TRI Capital investee Aurum Biosciences has got the official go-ahead for a clinical trial of its innovative stroke technology. The UK’s MHRA regulatory body gave approval for a Phase 2 trial to investigate the ABL-101 technology, which has the potential to save and improve the lives of thousands of people who have had an acute ischaemic stroke (AIS).
The Phase 2 trial will investigate both the safety of ABL-101, and novel penumbral imaging that is expected to predict efficacy in stroke patients, using Aurum’s proprietary MRI technology. The Glasgow company is developing ABL-101 in collaboration with NHS Greater Glasgow and Clyde and the University of Glasgow, as well as the Wellcome Trust.
Aurum’s ABL-101 stroke technology is based on an oxygen carrying perflurocarbon (PFC), which is emulsified for intravenous use. This PFC not only acts as a stroke therapeutic, delivering oxygen beyond the stroke clot, but due to its effect on local oxygenation and in combination with MRI imaging, it is able to detect tissue under metabolic stress.
Thus, ABL-101 has unique dual benefits of reducing brain cell death following acute stroke, while also providing important information guiding the use of further stroke treatments (Aurum preclinical data in press).
Future trials will investigate the effect of ABL-101 on stroke-induced disability both in the overall stroke population, and in thrombectomy patients. The latter is an extremely interesting sub-population of stroke patients in which there have been highly promising recent clinical developments, and which may provide a more rapid route to market for novel stroke therapies.
Aurum Biosciences’ CEO Jim McGuire said: “We are delighted to have received regulatory approval for our ABL-101 stroke trial.
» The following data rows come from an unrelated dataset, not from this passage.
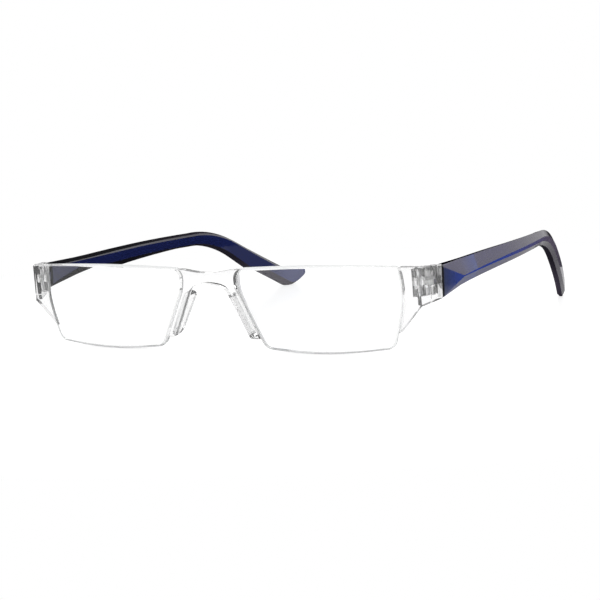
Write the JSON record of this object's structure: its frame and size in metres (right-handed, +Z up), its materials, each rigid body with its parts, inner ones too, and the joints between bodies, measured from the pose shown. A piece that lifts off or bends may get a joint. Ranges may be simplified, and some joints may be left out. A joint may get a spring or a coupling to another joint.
{
  "type": "reading glasses",
  "caption": "Rimless reading glasses with clear half-height lenses, a clear bridge with nose rests, clear hinge corners and translucent blue folding temples.",
  "frame": {"origin": "the middle of the bottom of the box round the open glasses, on the floor that the lenses and the temple tips stand on", "axes": "+X to the wearer's left, -Y the way the wearer looks, +Z up"},
  "size_m": [0.1384, 0.1441, 0.0265],
  "materials": {
    "clear_frame": "clear moulded plastic, polished",
    "lens": "clear optical plastic, polished",
    "screw": "bright machined",
    "temple": "translucent dark blue plastic, polished"
  },
  "bodies": {
    "front": {"bridge": "clear_frame", "nose_rest_left": "clear_frame", "nose_rest_right": "clear_frame", "lens_left": "lens", "lens_right": "lens", "endpiece_left": "clear_frame", "endpiece_right": "clear_frame", "hinge_screw_left": "screw", "hinge_screw_right": "screw"},
    "temple_left": {"temple_left": "temple"},
    "temple_right": {"temple_right": "temple"}
  },
  "joints": [
    {"name": "hinge_left", "type": "hinge", "parent": "front", "child": "temple_left", "pos_m": [0.0653, -0.0607, 0.0205], "axis": [0, 0, 1], "range_deg": [0, 84]},
    {"name": "hinge_right", "type": "hinge", "parent": "front", "child": "temple_right", "pos_m": [-0.0653, -0.0607, 0.0205], "axis": [0, 0, -1], "range_deg": [0, 69]}
  ]
}
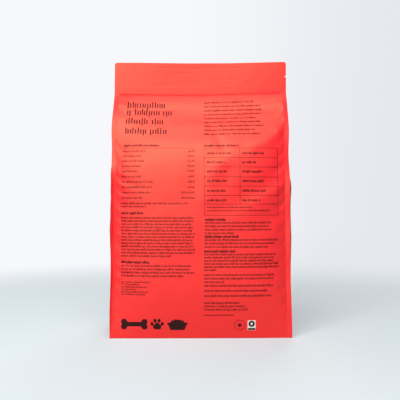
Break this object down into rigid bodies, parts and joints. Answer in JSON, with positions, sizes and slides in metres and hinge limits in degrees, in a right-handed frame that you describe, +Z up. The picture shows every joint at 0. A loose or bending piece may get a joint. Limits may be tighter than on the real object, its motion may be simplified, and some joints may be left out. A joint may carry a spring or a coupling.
{
  "type": "pet food bag",
  "caption": "Filled and closed flat-bottomed film bag of dry pet food, with side gussets, corner seals, a zip line and a header with a tear notch.",
  "frame": {"origin": "on the shelf below the middle of the bag's box", "axes": "+Z up, -Y out of the printed panel that the picture shows, +X to the right as that panel is seen"},
  "size_m": [0.2218, 0.1122, 0.337],
  "materials": {
    "red_film": "matte red-orange printed film with a soft sheen"
  },
  "bodies": {
    "root": {"bag": "red_film"}
  },
  "joints": []
}
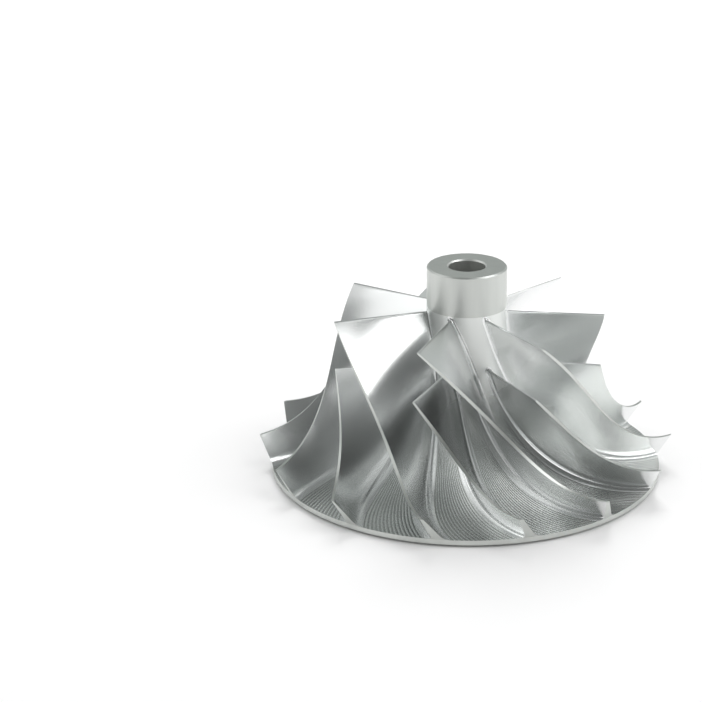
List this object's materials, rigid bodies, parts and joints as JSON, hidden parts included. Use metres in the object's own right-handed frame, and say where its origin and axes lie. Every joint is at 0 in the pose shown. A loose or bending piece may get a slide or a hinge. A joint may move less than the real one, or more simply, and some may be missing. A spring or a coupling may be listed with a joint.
{
  "type": "compressor wheel",
  "caption": "One-piece centrifugal compressor wheel with swept full blades, splitter blades between them, a tall plain nose and a shaft bore.",
  "frame": {"origin": "on the axis of rotation at the face of the back boss", "axes": "+Z along the axis of rotation from the back boss to the nose; -Y is the side seen first"},
  "size_m": [0.0904, 0.089, 0.0462],
  "materials": {
    "milled_aluminium": "milled and polished, with turned nose and rim"
  },
  "bodies": {
    "root": {"wheel": "milled_aluminium"}
  },
  "joints": []
}
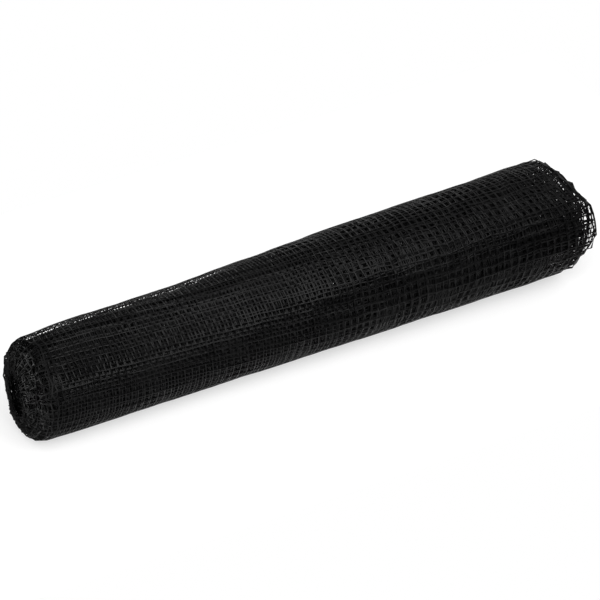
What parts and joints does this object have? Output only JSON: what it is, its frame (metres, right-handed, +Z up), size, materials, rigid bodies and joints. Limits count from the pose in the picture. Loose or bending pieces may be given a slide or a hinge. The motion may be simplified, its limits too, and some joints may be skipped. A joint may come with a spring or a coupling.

Our technology has the potential to significantly improve outcomes for acute stroke patients, not only by delivering oxygen to brain tissue under stress beyond the clot, but by providing acute stroke diagnostics which will direct the use of synergistic acute stroke treatments such as the use of thrombolytics (rtPA) and thrombectomy.”
The Phase 2 trial is expected to start in early 2018.